Uncorked

a soldier, a wine

barrel-full of tales

one shovel at a time

one glass

Fine wine indeed

Like wine was our relationship
those mellow tones at the beginning,
deep and divine flavours soon evoking
it could cut through all bitterness
each sip unlike the one before
left us both whining for more
every day we cherished our prize
drowning sorrows in sweet shiraz
our conversations revolved around it
giving expecting voices a chance to rise
halfway through lightheaded we were
having said too much already to take
shoving pizza helped calm the nerves
a temporary solution for aching insides
like plaster made of oil and water
only so good before it slides all over
for unlike ever before we’d talked
and what a shame to stop progress
now past that intoxication point
and so we plunged on, on and on
draining the last of the fine wine
inhaling like oxygen under water
exhaling grape breaths of regret
oh, those eight servings of wine
gone without even lasting four
laid out flaws in plain vain sight
the gluttony, greed, hidden hatred
ending the mighty fight for high
all that remained, of wine, of us
was a broken bottle and a slit wrist

Fining wine-ing

What do you do when you’re snuggled in a comfortable seat with unlimited movies and a hearty prepackaged meal on your hands?

Well, I decided to order some wine and start binging, because for the next 13 hours, I had nothing else to do but wait for my flight to touch down in San Francisco.

I was travelling from Sydney for a work event and I couldn’t have asked for a better meal or hospitality. Unlike most people’s claims, I’ve always thought airplane food quite good. Despite being a picky vegan, I’ve managed to find the meals palatable and enjoyable.

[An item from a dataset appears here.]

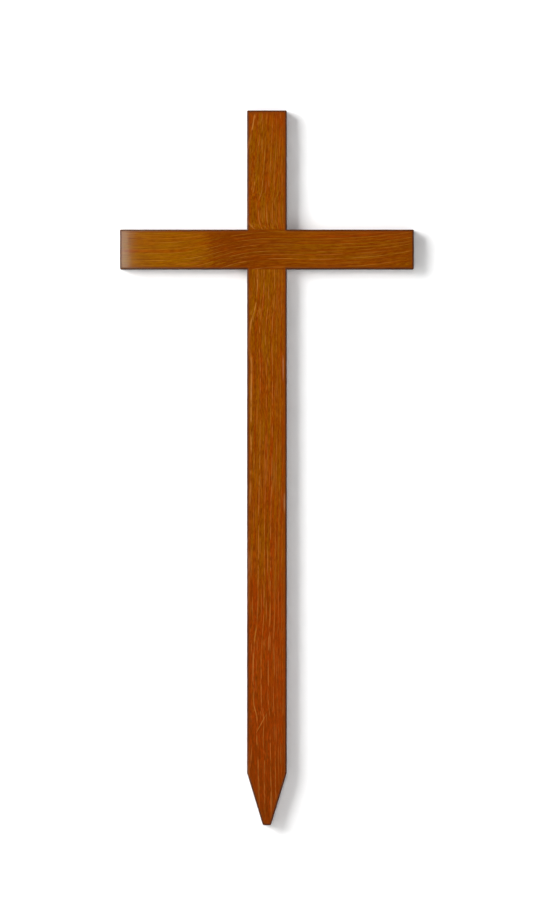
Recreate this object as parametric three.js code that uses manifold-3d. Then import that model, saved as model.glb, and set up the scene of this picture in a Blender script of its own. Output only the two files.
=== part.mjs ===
// A wooden grave cross: an upright post with a pointed foot and a crossbar, halved into each other so
// that their faces lie flush. The edges are eased once the two boards are together, so the rounding
// runs round the whole outline and never across the joint.
// Millimetres, +Z up. The front faces -Y. The origin is the middle of the point's cut-off tip.

import * as THREE from "three";
import { mergeVertices } from "three/addons/utils/BufferGeometryUtils.js";
import Module from "manifold-3d";

// Whole cross
const CROSS_HEIGHT = 900;
const CROSSBAR_LENGTH = 370;
const HEAD_HEIGHT = 150; // the part of the post above the crossbar

// Boards
const POST_WIDTH = 50;
const CROSSBAR_WIDTH = 50;
const BOARD_THICKNESS = 20;

// Pointed foot, sawn from both sides
const POINT_LENGTH = 66;
const TIP_WIDTH = 10;

// Halving joint: the post is housed from the front, the crossbar from the back
const POST_HOUSING_DEPTH = 10;
const JOINT_GAP = 0.3;

// Eased edges: the rounding of the edges, and the corner it leaves on the flat faces
const ARRIS_RADIUS = 1.5;
const ARRIS_STEPS = 4;
const FACE_CORNER_RADIUS = 0.3;
const CORNER_STEPS = 4;

// Varnished softwood, the crossbar a little more golden than the post
const POST_COLOUR = 0x8d4406;
const CROSSBAR_COLOUR = 0x8c4a05;
const VARNISH_ROUGHNESS = 0.38;

// Places that follow from the sizes above
const CROSSBAR_TOP = CROSS_HEIGHT - HEAD_HEIGHT;
const CROSSBAR_BOTTOM = CROSSBAR_TOP - CROSSBAR_WIDTH;
const CROSSBAR_MIDDLE = (CROSSBAR_TOP + CROSSBAR_BOTTOM) / 2;
const FRONT_FACE = -BOARD_THICKNESS / 2;
const BACK_FACE = BOARD_THICKNESS / 2;
const HOUSING_FLOOR = FRONT_FACE + POST_HOUSING_DEPTH;
const CORNER_RADIUS = FACE_CORNER_RADIUS + ARRIS_RADIUS;
const CUT_MARGIN = BOARD_THICKNESS; // how far a cutting block runs past the wood

const wasm = await Module();
wasm.setup();

// Turns a closed three.js geometry into a solid that can be cut.
function solidFrom(geometry) {
  const bare = geometry.clone();
  bare.deleteAttribute("normal");
  bare.deleteAttribute("uv");
  const merged = mergeVertices(bare, 1e-4);
  return new wasm.Manifold(
    new wasm.Mesh({
      numProp: 3,
      vertProperties: new Float32Array(merged.attributes.position.array),
      triVerts: new Uint32Array(merged.index.array),
    }),
  );
}

// Turns a cut solid back into a three.js geometry with flat faces.
function geometryFrom(solid) {
  const { vertProperties, triVerts } = solid.getMesh();
  const geometry = new THREE.BufferGeometry();
  geometry.setAttribute("position", new THREE.BufferAttribute(vertProperties, 3));
  geometry.setIndex(new THREE.BufferAttribute(triVerts, 1));
  const faceted = geometry.toNonIndexed();
  faceted.computeVertexNormals();
  return faceted;
}

// A block between two corners, each given as [x, y, z].
function block(low, high) {
  const [width, depth, height] = high.map((value, axis) => value - low[axis]);
  const geometry = new THREE.BoxGeometry(width, depth, height);
  geometry.translate(
    (low[0] + high[0]) / 2,
    (low[1] + high[1]) / 2,
    (low[2] + high[2]) / 2,
  );
  return solidFrom(geometry);
}

// The corners of the cross seen from the front, anticlockwise from the right of the tip.
function outlineCorners() {
  const right = [
    [TIP_WIDTH / 2, 0],
    [POST_WIDTH / 2, POINT_LENGTH],
    [POST_WIDTH / 2, CROSSBAR_BOTTOM],
    [CROSSBAR_LENGTH / 2, CROSSBAR_BOTTOM],
    [CROSSBAR_LENGTH / 2, CROSSBAR_TOP],
    [POST_WIDTH / 2, CROSSBAR_TOP],
    [POST_WIDTH / 2, CROSS_HEIGHT],
  ];
  const left = right.map(([x, z]) => [-x, z]).reverse();
  return [...right, ...left].map(([x, z]) => new THREE.Vector2(x, z));
}

// An outline whose outer corners are rounded and whose inner corners stay sharp.
function softenedOutline(corners) {
  const shape = new THREE.Shape();
  corners.forEach((corner, i) => {
    const before = corners[(i + corners.length - 1) % corners.length];
    const after = corners[(i + 1) % corners.length];
    const arriving = corner.clone().sub(before).normalize();
    const leaving = after.clone().sub(corner).normalize();
    const turn = Math.atan2(arriving.cross(leaving), arriving.dot(leaving));
    if (turn < 0) {
      shape.lineTo(corner.x, corner.y);
      return;
    }
    const setback = CORNER_RADIUS * Math.tan(turn / 2);
    const start = corner.clone().addScaledVector(arriving, -setback);
    const inward = new THREE.Vector2(-arriving.y, arriving.x);
    const centre = start.clone().addScaledVector(inward, CORNER_RADIUS);
    const startAngle = Math.atan2(start.y - centre.y, start.x - centre.x);
    if (i === 0) shape.moveTo(start.x, start.y);
    else shape.lineTo(start.x, start.y);
    shape.absarc(centre.x, centre.y, CORNER_RADIUS, startAngle, startAngle + turn);
  });
  shape.closePath();
  return shape;
}

// The whole cross as one piece, with every outside edge rounded over.
function easedCross() {
  const depth = BOARD_THICKNESS - 2 * ARRIS_RADIUS;
  const geometry = new THREE.ExtrudeGeometry(softenedOutline(outlineCorners()), {
    depth,
    curveSegments: CORNER_STEPS,
    bevelThickness: ARRIS_RADIUS,
    bevelSize: ARRIS_RADIUS,
    bevelOffset: -ARRIS_RADIUS,
    bevelSegments: ARRIS_STEPS,
  });
  geometry.rotateX(Math.PI / 2);
  geometry.translate(0, depth / 2, 0);
  return solidFrom(geometry);
}

// The post's share of the cross, with a housing in its front that takes the crossbar.
function postSolid(cross) {
  const edge = POST_WIDTH / 2;
  const column = block(
    [-edge, FRONT_FACE - CUT_MARGIN, -CUT_MARGIN],
    [edge, BACK_FACE + CUT_MARGIN, CROSS_HEIGHT + CUT_MARGIN],
  );
  const housing = block(
    [-edge - CUT_MARGIN, FRONT_FACE - CUT_MARGIN, CROSSBAR_BOTTOM - JOINT_GAP],
    [edge + CUT_MARGIN, HOUSING_FLOOR + JOINT_GAP / 2, CROSSBAR_TOP + JOINT_GAP],
  );
  return cross.intersect(column).subtract(housing);
}

// The crossbar's share, with a housing in its back that takes the post.
function crossbarSolid(cross) {
  const end = CROSSBAR_LENGTH / 2 + CUT_MARGIN;
  const side = POST_WIDTH / 2 + JOINT_GAP;
  const band = block(
    [-end, FRONT_FACE - CUT_MARGIN, CROSSBAR_BOTTOM],
    [end, BACK_FACE + CUT_MARGIN, CROSSBAR_TOP],
  );
  const housing = block(
    [-side, HOUSING_FLOOR - JOINT_GAP / 2, CROSSBAR_BOTTOM - CUT_MARGIN],
    [side, BACK_FACE + CUT_MARGIN, CROSSBAR_TOP + CUT_MARGIN],
  );
  return cross.intersect(band).subtract(housing);
}

function varnished(colour) {
  return new THREE.MeshStandardMaterial({
    color: colour,
    roughness: VARNISH_ROUGHNESS,
    metalness: 0,
  });
}

const cross = easedCross();

// The post stands on its tip, at the group's origin.
const post = new THREE.Mesh(geometryFrom(postSolid(cross)), varnished(POST_COLOUR));
post.name = "post";

// The crossbar is modelled about its own middle and lifted to its height on the post.
const crossbarGeometry = geometryFrom(crossbarSolid(cross)).translate(0, 0, -CROSSBAR_MIDDLE);
const crossbar = new THREE.Mesh(crossbarGeometry, varnished(CROSSBAR_COLOUR));
crossbar.name = "crossbar";
crossbar.position.z = CROSSBAR_MIDDLE;

const graveCross = new THREE.Group();
graveCross.add(post, crossbar);

export default graveCross;
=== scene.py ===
"""A slim wooden grave cross of two stained and varnished boards, halved together flush.

The post and the crossbar are modelled as finely meshed boards with eased edges, a sawn point, a
tight halving joint and small knocks. Their wood is a solid one: growth rings round a pith that
wanders along the board, so that faces, edges and end grain all belong to the same tree.
Lengths are in metres, and inside the materials in millimetres. +Z is up and the front faces -Y.
"""

import logging
import math
import random
from abc import ABC, abstractmethod
from dataclasses import dataclass, field
from enum import Enum
from typing import ClassVar

import bmesh
import bpy
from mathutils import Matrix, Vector, noise

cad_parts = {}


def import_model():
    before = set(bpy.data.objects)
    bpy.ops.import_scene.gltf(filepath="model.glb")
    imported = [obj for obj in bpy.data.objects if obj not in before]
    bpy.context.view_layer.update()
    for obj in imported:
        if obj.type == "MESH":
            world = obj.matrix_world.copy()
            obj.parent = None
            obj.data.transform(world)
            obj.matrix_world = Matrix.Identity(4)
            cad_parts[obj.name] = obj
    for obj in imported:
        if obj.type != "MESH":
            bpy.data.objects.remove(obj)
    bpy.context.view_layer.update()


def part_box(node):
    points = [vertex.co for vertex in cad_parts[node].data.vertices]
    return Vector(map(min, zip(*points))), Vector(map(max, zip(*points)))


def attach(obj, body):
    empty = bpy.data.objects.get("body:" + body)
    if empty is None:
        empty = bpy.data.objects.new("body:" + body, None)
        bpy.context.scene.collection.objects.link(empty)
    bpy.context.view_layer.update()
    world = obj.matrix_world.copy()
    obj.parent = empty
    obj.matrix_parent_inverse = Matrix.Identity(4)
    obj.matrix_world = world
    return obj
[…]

So of course I was going to complement it with wine. A white sauvignon blanc, please, I asked. And with a wide smile, the cabin staff member handed me a two-serve bottle of wine. Settling myself in a more comfortable position, I glanced at the label as I always did.

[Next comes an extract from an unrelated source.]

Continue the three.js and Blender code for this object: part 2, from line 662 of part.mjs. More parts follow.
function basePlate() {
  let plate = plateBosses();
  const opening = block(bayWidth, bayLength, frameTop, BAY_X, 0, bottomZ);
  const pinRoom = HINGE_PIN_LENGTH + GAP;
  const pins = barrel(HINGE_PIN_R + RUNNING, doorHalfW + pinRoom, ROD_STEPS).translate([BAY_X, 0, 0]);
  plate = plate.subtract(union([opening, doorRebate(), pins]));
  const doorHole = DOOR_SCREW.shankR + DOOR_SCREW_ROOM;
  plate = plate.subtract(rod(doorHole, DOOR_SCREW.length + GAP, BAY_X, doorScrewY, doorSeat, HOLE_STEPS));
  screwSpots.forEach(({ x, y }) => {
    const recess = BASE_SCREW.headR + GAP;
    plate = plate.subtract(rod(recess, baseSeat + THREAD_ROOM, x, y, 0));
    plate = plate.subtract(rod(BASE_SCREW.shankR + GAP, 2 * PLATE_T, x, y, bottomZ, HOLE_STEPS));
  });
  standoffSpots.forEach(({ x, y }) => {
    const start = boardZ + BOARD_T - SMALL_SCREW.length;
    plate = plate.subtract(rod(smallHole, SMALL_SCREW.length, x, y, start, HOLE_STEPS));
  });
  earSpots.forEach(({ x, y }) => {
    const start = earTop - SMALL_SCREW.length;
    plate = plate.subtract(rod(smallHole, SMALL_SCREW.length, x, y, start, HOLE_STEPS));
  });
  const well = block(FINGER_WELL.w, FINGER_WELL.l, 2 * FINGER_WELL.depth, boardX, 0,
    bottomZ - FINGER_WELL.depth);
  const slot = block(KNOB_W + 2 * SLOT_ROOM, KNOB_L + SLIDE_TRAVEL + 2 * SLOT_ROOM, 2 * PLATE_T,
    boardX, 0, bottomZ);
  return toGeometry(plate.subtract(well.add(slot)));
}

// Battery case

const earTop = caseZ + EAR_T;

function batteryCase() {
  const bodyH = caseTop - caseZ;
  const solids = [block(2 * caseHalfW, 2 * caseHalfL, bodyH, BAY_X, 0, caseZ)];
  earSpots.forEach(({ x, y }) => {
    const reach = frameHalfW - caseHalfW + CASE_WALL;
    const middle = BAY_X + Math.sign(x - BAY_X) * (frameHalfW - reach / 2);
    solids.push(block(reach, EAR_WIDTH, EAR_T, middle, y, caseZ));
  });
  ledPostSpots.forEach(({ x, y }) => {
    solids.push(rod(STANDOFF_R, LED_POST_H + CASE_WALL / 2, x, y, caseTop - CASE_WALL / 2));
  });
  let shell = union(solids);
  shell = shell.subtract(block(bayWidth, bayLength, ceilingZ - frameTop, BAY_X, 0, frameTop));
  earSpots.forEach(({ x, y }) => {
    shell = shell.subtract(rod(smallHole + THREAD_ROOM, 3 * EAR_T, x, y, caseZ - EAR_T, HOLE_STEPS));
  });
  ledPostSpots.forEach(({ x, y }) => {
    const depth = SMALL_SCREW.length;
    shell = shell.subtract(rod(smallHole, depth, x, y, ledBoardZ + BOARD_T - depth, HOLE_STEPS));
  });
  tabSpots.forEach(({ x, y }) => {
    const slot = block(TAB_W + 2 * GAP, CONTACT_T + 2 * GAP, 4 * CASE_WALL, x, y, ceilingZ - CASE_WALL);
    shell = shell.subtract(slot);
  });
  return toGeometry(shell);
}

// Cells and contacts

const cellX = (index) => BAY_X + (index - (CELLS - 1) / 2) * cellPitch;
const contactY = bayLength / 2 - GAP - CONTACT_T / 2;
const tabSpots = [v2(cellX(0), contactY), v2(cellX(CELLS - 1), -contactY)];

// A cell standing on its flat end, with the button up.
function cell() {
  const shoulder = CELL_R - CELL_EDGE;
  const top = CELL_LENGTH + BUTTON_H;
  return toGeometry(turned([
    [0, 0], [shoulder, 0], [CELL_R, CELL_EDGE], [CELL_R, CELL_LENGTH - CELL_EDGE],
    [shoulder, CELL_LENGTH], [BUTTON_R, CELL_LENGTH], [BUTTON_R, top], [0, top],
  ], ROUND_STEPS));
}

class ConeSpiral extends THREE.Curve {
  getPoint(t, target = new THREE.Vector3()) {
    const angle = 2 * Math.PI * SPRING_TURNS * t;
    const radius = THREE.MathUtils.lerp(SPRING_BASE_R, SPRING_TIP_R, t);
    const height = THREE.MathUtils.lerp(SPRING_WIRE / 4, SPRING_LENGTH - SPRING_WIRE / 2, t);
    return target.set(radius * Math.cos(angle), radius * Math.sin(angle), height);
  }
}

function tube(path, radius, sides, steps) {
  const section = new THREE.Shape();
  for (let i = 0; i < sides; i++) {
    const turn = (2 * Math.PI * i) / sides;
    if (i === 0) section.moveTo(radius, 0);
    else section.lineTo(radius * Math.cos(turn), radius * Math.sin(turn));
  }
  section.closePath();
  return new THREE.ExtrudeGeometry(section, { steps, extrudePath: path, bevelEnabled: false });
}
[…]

“Made with the aid of egg whites and traces may remain.”

My heart stopped in mid air. Egg whites in wine? Wasn’t that illegal? Why would anyone combine grape juice with eggs? What abomination?

Questions bombarded my already heavy head. Everything I knew and loved about wine came to a sudden halt and I started questioning my entire affliction to the grape nectar. I started searching my brain for any information I’d heard or read of that justified or even explained the use of dairy in winemaking. Alas, not even my memories of winery visits and tastings revealed anything to shed light on this phenomenon.

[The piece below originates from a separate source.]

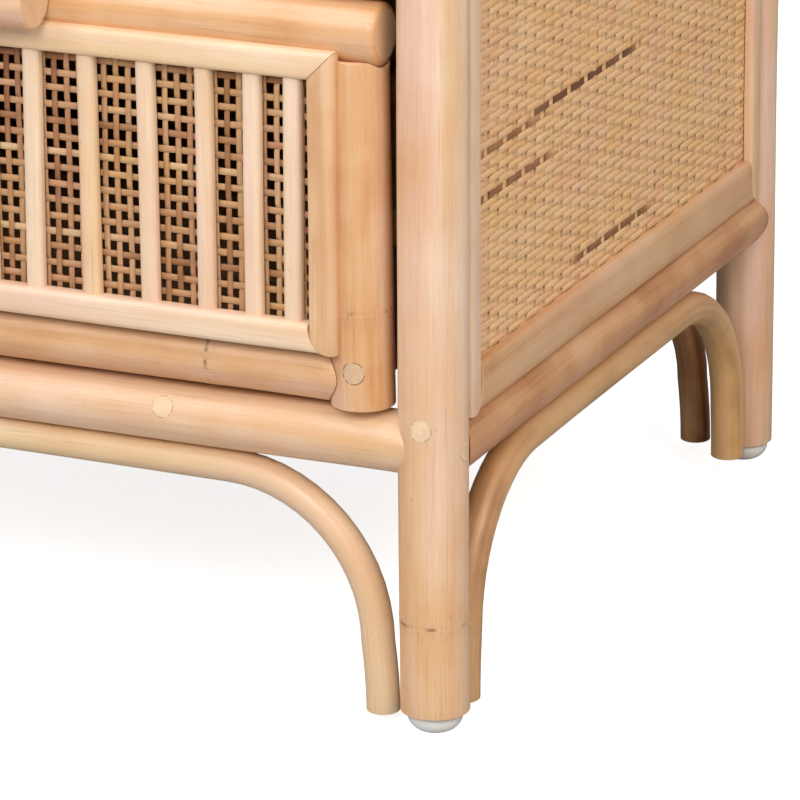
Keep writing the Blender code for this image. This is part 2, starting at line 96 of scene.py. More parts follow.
def unit(vector):
    return vector / np.linalg.norm(vector)


def put(name, data):
    """Adds an object to the scene."""
    obj = bpy.data.objects.new(name, data)
    bpy.context.scene.collection.objects.link(obj)
    return obj


def turns(count):
    """Equal turns round a circle."""
    return np.arange(count) * 2 * pi / count


def loop(count):
    """The points of a closed row, and the next of each."""
    around = np.arange(count)
    return around, (around + 1) % count


def tube_faces(rows, count, flip=False):
    """Quads between closed rows of points; flip turns them inside out."""
    around, beside = loop(count)
    faces = []
    for row in range(rows - 1):
        low, high = row * count, (row + 1) * count
        corner_rows = (low + around, low + beside, high + beside, high + around)
        if flip:
            corner_rows = (low + around, high + around, high + beside, low + beside)
        faces.extend(np.stack(corner_rows, 1).tolist())
    return faces


class Piece:
    """Collects the vertices and faces of one piece, and what the materials read there."""

    def __init__(self):
        self.points = []
        self.faces = []
        self.slots = []
        self.fields = {"grain": [], "ring": [], "tone": [], "shade": []}
        self.count = 0

    def add(self, points, faces, slots, grain, ring=FAR, tone=0.5, shade=0.0):
        points = np.asarray(points, float).reshape(-1, 3)
        amount = len(points)
        self.points.append(points)
        self.faces.extend([[index + self.count for index in face] for face in faces])
        self.slots.extend(slots)
        self.fields["grain"].append(np.asarray(grain, float).reshape(-1, 3))
        for name, value in (("ring", ring), ("tone", tone), ("shade", shade)):
            self.fields[name].append(np.broadcast_to(np.asarray(value, float).ravel(), (amount,)))
        self.count += amount

    def finish(self, name, body, nodes, slot, materials, sharp=50):
        """Makes the object; it rides on a body and stands for CAD nodes."""
        mesh = bpy.data.meshes.new(name)
        mesh.from_pydata(np.concatenate(self.points), [], self.faces)
        for field, values in self.fields.items():
            kind, store = ("FLOAT_VECTOR", "vector") if field == "grain" else ("FLOAT", "value")
            layer = mesh.attributes.new(field, kind, "POINT")
            layer.data.foreach_set(store, np.concatenate(values).astype(np.float32).ravel())
        for item in materials:
            mesh.materials.append(item)
        mesh.polygons.foreach_set("material_index", np.array(self.slots, np.int32))
        mesh.shade_smooth()
        mesh.set_sharp_from_angle(angle=radians(sharp))
        mesh.update()
        obj = put(name, mesh)
        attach(obj, body)
        if nodes:
            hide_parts(*nodes)
        return obj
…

I waited for what seemed like an eternity for the cabin member to pass my seat again. I returned the unopened white and asked for a red instead—a syrah, this time. With another, judgement sans smile, he handed me a bottle, twisting the cap open as if to indicate I couldn’t change my mind anymore.

“Made with the aid of egg whites and milk and traces may remain.”

I drank the wine. I was having bad headache and it wasn’t the time to research or argue with the flight crew about my dietary preferences in alcohol. In a moment of deep sadness, guilt, and weakness, I drowned the wine and slept like a baby for the next 12 hours.

Three days later, still battling jet lag, I looked it up online. According to some articles, winemakers use egg whites, milk, and even fish bones to help separate the natural sediments in wine. Grape starches, peels, and other natural and goopy stuff that occur during the ageing process stick to these dairy products and sink to the bottom of the barrel. This makes it easier for winemakers to filter those sediments from the wine that goes into bottling. The entire process is called fining—refining the wine from the undesirable lumpiness of the residue from crushed grapes.

So there we have it—although the eggs and milk don’t leave any trace in the actual wine that goes into our bottles and glasses, dairy is an ancient part of the wine process.

What’s interesting though, is that most modern winemakers have found vegetarian alternatives like seaweed and volcanic clay for their fining processes. And when they use dairy, they say so in their labels—it’s even required by law in Australia and New Zealand.

Ha. And I used to think “vegan wines” was just a modern marketing stunt!